Camping On BLM Land Outside The Park
There are 2 free camping areas available when the park is full, and when you prefer not to camp at one of the commercial campgrounds close to the entrance of the park. One of these sites is located to the north from the entrance of the park. Drive 2.5-miles along Sunfair Road, and turn right into Sunflower Road. When you reach the junctions of Cascade and Sunflower Road, there is a designated camping area. Campfires are not permitted in this area.
The second camping spot is to the south and is much bigger. This area is also a lot more scenic. As you leave the park from Cottonwood Springs Road, there are a few side roads that either head west or east. Either road will lead you to this scenic spot.
To the south of Interstate 10 are also dispersed camping opportunities. You can light a campfire in these areas, but you must have a permit that you can access on the BLM website.
Hotels Near Joshua Tree National Park
If you cannot secure one of the campsites, in some cases you may need to think about finding a hotel. If you are traveling with camping equipment, use the well-equipped day-use areas of the park to cook meals, spending daylight areas enjoying the natural surroundings, and stay in one of the hotels at night.

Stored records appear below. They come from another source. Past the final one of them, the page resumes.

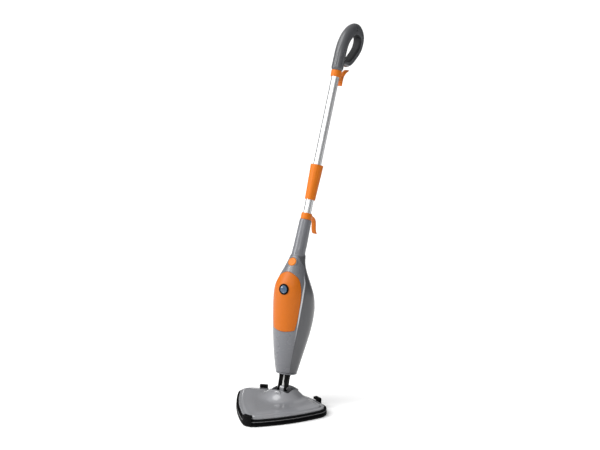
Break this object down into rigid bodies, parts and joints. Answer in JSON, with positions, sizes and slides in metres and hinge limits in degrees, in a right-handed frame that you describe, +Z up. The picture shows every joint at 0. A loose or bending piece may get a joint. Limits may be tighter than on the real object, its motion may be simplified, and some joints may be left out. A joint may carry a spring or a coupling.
{
  "type": "steam mop",
  "caption": "Upright steam mop: triangular floor head on a two-way joint, rounded boiler body, aluminium pole with cord hooks and a loop handle.",
  "frame": {"origin": "on the floor under the middle of the triangular head, on the glider's centre bars", "axes": "+Z up, -Y towards the head's tip, +X to the side"},
  "size_m": [0.306, 0.6489, 1.1128],
  "materials": {
    "grey_gloss_shell": "semi-gloss moulded ABS",
    "dark_grey_shell": "semi-gloss moulded ABS, darker",
    "orange_plastic": "semi-gloss moulded ABS",
    "black_plastic": "fine satin texture",
    "black_rubber": "soft matt",
    "brushed_aluminium": "anodised, fine drawn finish",
    "steel": "turned",
    "brass": "turned",
    "cast_aluminium": "die cast",
    "blue_lens": "tinted lens over a pilot lamp",
    "board_green": "circuit board",
    "clear_tank": "translucent",
    "silicone": "translucent silicone",
    "hook_fabric": "hook fastener strip"
  },
  "bodies": {
    "head": {"carpet_glider": "black_plastic", "rubber_bumper": "black_rubber", "base_plate": "black_plastic", "bearing_caps": "grey_gloss_shell", "head_cover": "grey_gloss_shell", "front_clip": "black_plastic", "rear_clips": "black_plastic", "hook_strips": "hook_fabric", "steam_nozzles": "brass", "steam_manifold": "black_plastic", "head_screws": "steel"},
    "swivel": {"swivel_drum": "grey_gloss_shell", "tongue_bush": "brass"},
    "upright": {"yoke": "black_plastic", "pitch_pin": "steel", "pin_clips": "steel", "steam_pipe": "silicone", "front_shell": "grey_gloss_shell", "rear_shell": "dark_grey_shell", "front_panel": "orange_plastic", "bottom_ring": "grey_gloss_shell", "switch_bezel": "black_plastic", "switch_block": "black_plastic", "circuit_board": "board_green", "filler_neck": "black_plastic", "cord_gland": "black_rubber", "water_tank": "clear_tank", "filler_pipe": "silicone", "pump": "black_plastic", "heater_block": "cast_aluminium", "thermostat": "steel", "thermal_fuse": "steel", "water_hoses": "silicone", "body_screws": "steel", "neck_cover": "grey_gloss_shell", "lower_collar": "orange_plastic", "lower_tube": "brushed_aluminium", "upper_tube": "brushed_aluminium", "coupling_core": "black_plastic", "coupling_sleeve": "orange_plastic", "upper_collar": "orange_plastic", "hook_screw": "steel", "handle_right": "grey_gloss_shell", "handle_left": "grey_gloss_shell", "handle_screws": "steel"},
    "switch_button": {"switch_button": "blue_lens"},
    "lock_button": {"lock_button": "black_plastic"},
    "cap_plug": {"cap_plug": "black_plastic", "cap_seal": "black_rubber"},
    "cap_knob": {"filler_cap": "orange_plastic"},
    "cord_hook": {"turning_hook": "orange_plastic"}
  },
  "joints": [
    {"name": "swivel_roll", "type": "hinge", "parent": "head", "child": "swivel", "pos_m": [0, 0.08, 0.04], "axis": [0, 1, 0], "range_deg": [-35, 35]},
    {"name": "neck_pitch", "type": "hinge", "parent": "swivel", "child": "upright", "pos_m": [0, 0.08, 0.057], "axis": [-1, 0, 0], "range_deg": [-22.4, 48]},
    {"name": "switch_press", "type": "slide", "parent": "upright", "child": "switch_button", "axis": [0, 0.9799, -0.1994], "range_m": [0, 0.002], "stiffness_N_per_m": 900, "springref_m": -0.002},
    {"name": "lock_press", "type": "slide", "parent": "upright", "child": "lock_button", "axis": [0, -0.9245, 0.3811], "range_m": [0, 0.003], "stiffness_N_per_m": 700, "springref_m": -0.002},
    {"name": "cap_lift", "type": "slide", "parent": "upright", "child": "cap_plug", "axis": [0, -0.7771, 0.6293], "range_m": [0, 0.03]},
    {"name": "cap_turn", "type": "hinge", "parent": "cap_plug", "child": "cap_knob", "pos_m": [0, 0.13364, 0.44102], "axis": [0, -0.7771, 0.6293], "range_deg": [0, 90]},
    {"name": "hook_turn", "type": "hinge", "parent": "upright", "child": "cord_hook", "pos_m": [0, 0.40917, 0.95032], "axis": [0, 0.9245, -0.3811], "range_deg": [0, 180]}
  ]
}
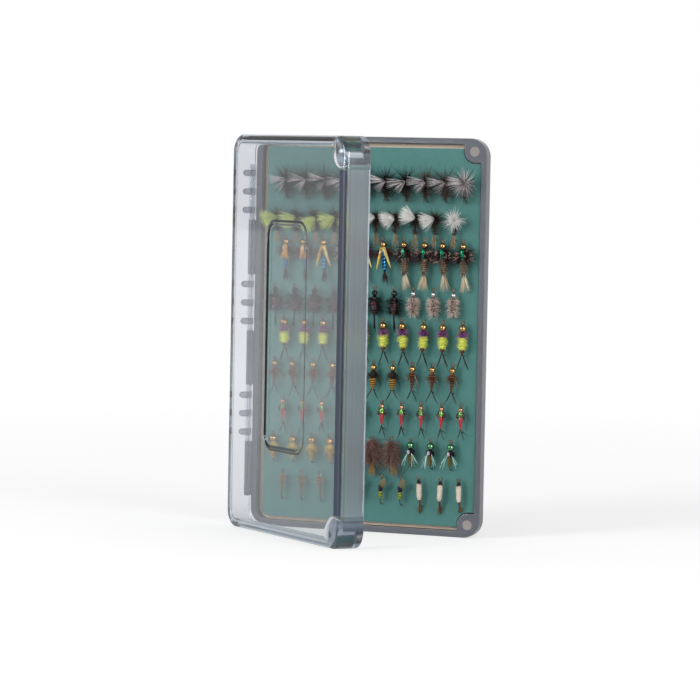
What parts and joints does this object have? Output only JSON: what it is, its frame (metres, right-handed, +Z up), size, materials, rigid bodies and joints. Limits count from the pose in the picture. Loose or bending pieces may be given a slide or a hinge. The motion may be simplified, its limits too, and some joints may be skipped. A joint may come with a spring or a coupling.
{
  "type": "fly box",
  "caption": "Slim pocket fly box: shallow smoke-grey tray with a slit teal silicone mat of tied flies, deep clear lid on a side hinge, corner magnets.",
  "frame": {"origin": "centre of the tray's lower end face, on which the case stands", "axes": "+Z up along the case's height, rims face -Y, hinge on the -X side"},
  "size_m": [0.1226, 0.0887, 0.184],
  "materials": {
    "tray_plastic": "moulded smoke-grey translucent plastic, polished",
    "lid_plastic": "moulded clear plastic, polished",
    "hinge_rod": "clear extruded rod",
    "backing_sheet": "tan adhesive sheet, matt",
    "silicone": "teal silicone, satin with fine dust",
    "magnet_plate": "nickel-plated disc, brushed by handling",
    "hook_wire": "bronzed steel wire",
    "bead_gold": "gold-plated bead, polished",
    "bead_silver": "nickel-plated bead, polished",
    "bead_copper": "copper-plated bead, polished",
    "bead_emerald": "metallic green bead, polished",
    "dark_dubbing": "dark brown tied fur and thread",
    "tan_dubbing": "tan and grey tied fur",
    "grey_dubbing": "grey-tan tied fur",
    "chartreuse_thread": "chartreuse floss below a purple collar",
    "pheasant_fibre": "brown feather fibre with amber rib",
    "red_floss": "glossy red floss",
    "olive_thread": "olive thread",
    "cream_floss": "cream floss",
    "hackle_fibre": "stiff feather fibres, grey-brown",
    "wing_fibre": "pale grey feather wing",
    "tuft_yarn": "white and bright yarn"
  },
  "bodies": {
    "tray_body": {"tray": "tray_plastic", "mat_backing": "backing_sheet", "silicone_mat": "silicone", "tray_magnet_upper": "magnet_plate", "tray_magnet_lower": "magnet_plate", "hinge_pin": "hinge_rod", "hooks_row_1": "hook_wire", "hooks_row_2": "hook_wire", "hooks_row_3": "hook_wire", "hooks_row_4": "hook_wire", "hooks_row_5": "hook_wire", "hooks_row_6": "hook_wire", "hooks_row_7": "hook_wire", "hooks_row_8": "hook_wire", "hooks_row_9": "hook_wire", "bodies_row_1": "dark_dubbing", "bodies_row_2": "dark_dubbing", "bodies_row_3": "tan_dubbing", "bodies_row_4": "grey_dubbing", "bodies_row_5": "chartreuse_thread", "bodies_row_6": "pheasant_fibre", "bodies_row_7": "red_floss", "bodies_row_8": "olive_thread", "bodies_row_9": "cream_floss", "beads_row_3": "bead_gold", "beads_row_4": "bead_silver", "beads_row_5": "bead_gold", "beads_row_6": "bead_gold", "beads_row_7": "bead_copper", "beads_row_8": "bead_emerald", "hackles_row_1": "hackle_fibre", "hackles_row_2": "hackle_fibre", "wings_row_1": "wing_fibre", "tufts_row_2": "tuft_yarn"},
    "lid_body": {"lid": "lid_plastic", "lid_magnet_upper": "magnet_plate", "lid_magnet_lower": "magnet_plate"}
  },
  "joints": [
    {"name": "lid_hinge", "type": "hinge", "parent": "tray_body", "child": "lid_body", "pos_m": [-0.0595, -0.003, 0.092], "axis": [0, 0, -1], "range_deg": [-39, 141]}
  ]
}
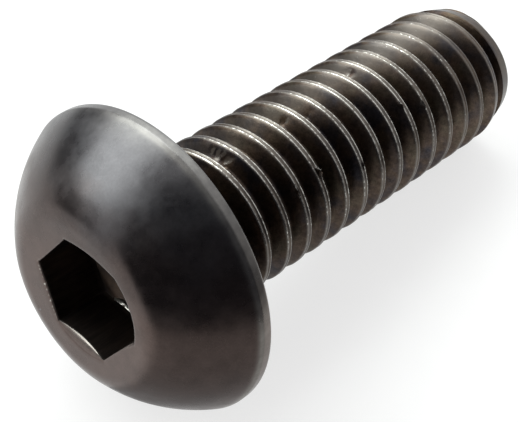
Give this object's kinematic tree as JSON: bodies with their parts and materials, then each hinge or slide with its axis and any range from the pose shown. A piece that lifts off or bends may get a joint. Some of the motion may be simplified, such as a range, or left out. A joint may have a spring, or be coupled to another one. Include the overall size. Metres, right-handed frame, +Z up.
{
  "type": "button head socket screw",
  "caption": "Short black steel machine screw with a low domed head, a hex socket in its top and a thread right up to the head.",
  "frame": {"origin": "bottom centre of the lying screw's box, on the table it rests on", "axes": "+X along the screw's length towards the tip, whose axis leans down by 9.5 degrees; +Z up; Y across"},
  "size_m": [0.0144, 0.0076, 0.0075],
  "materials": {
    "black_oxide_steel": "satin black oxide, worn bright on the thread's crests"
  },
  "bodies": {
    "root": {"screw": "black_oxide_steel"}
  },
  "joints": []
}
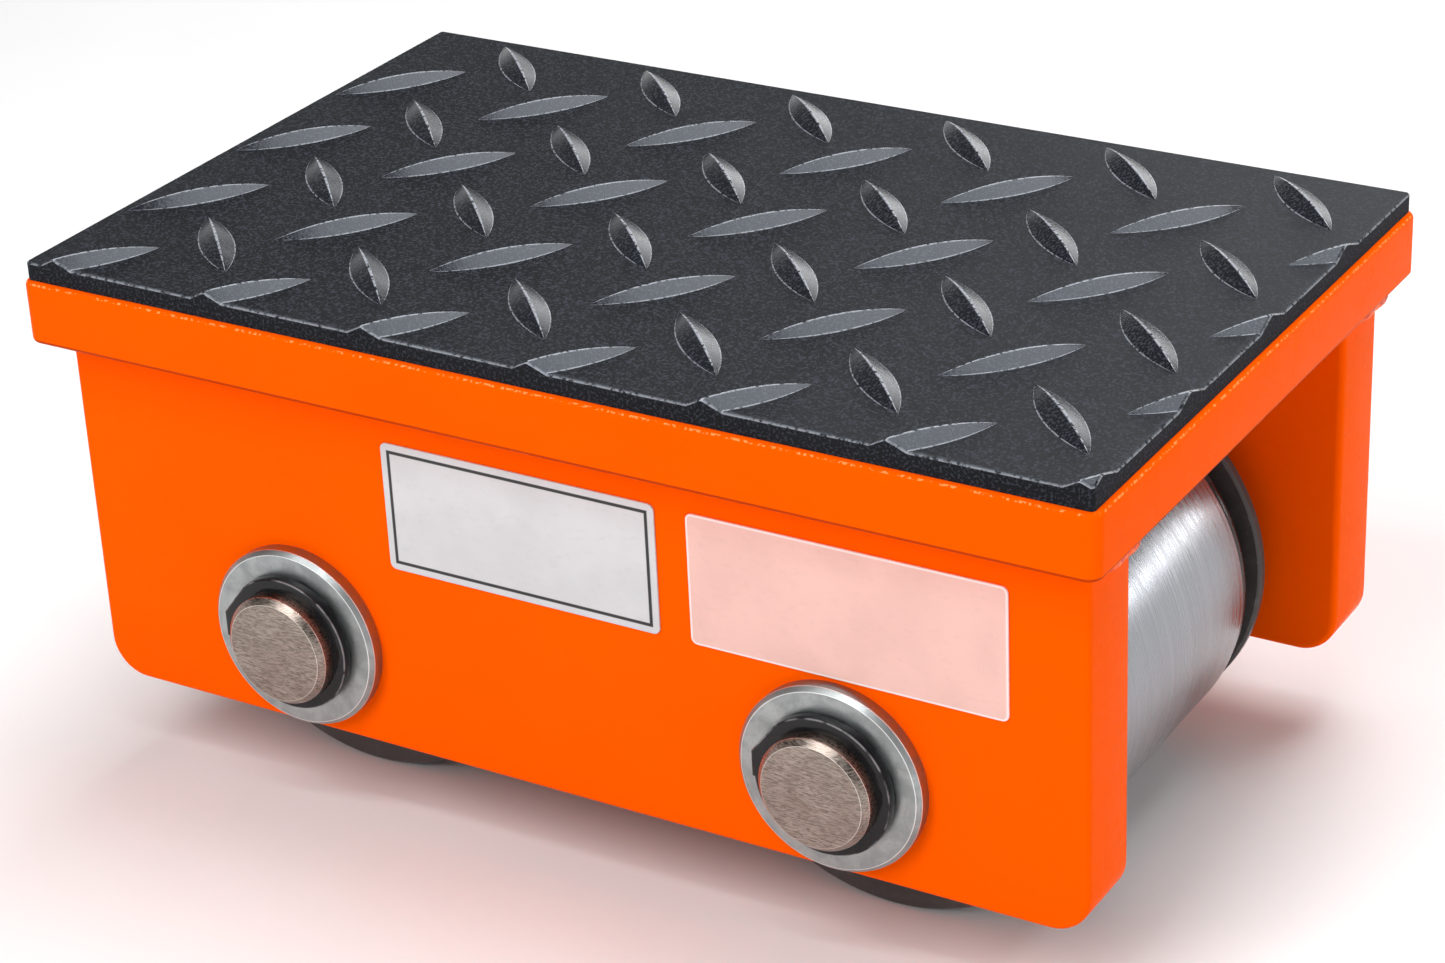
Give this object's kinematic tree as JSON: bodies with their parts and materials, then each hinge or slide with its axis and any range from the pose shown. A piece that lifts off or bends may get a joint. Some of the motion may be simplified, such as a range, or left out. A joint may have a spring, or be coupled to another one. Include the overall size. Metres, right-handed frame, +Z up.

The best hotels, mainly budget and mid-range are situated in Twentynine Palms, along Highway 62, close to the park. Here is a list of some of the great-value hotels in Twentynine Palms.
The Fairfield Inn and Suites are among the favorite hotels within this category. This all-suite hotel offers a heated pool and complimentary breakfast. It is also situated close to the park. Other popular options include SureStay Plus by Best Western and the Holiday Inn Express Hotel and Suites, both offer free breakfast, large pools, and parking facilities.
Motel 6 Twentynine Palms, is a reasonably-priced pet-friendly hotel that has recently undergone renovations. The rooms are decent along with an outdoor hot tub and heated pool. The 9 Palms Inn is another great-value motel. This motel-style, single-story building features colorful rooms. The Rodeway Inn and Suites is another no-frills well-situated hotel that offers complimentary breakfast along with an outdoor hot tub and pool.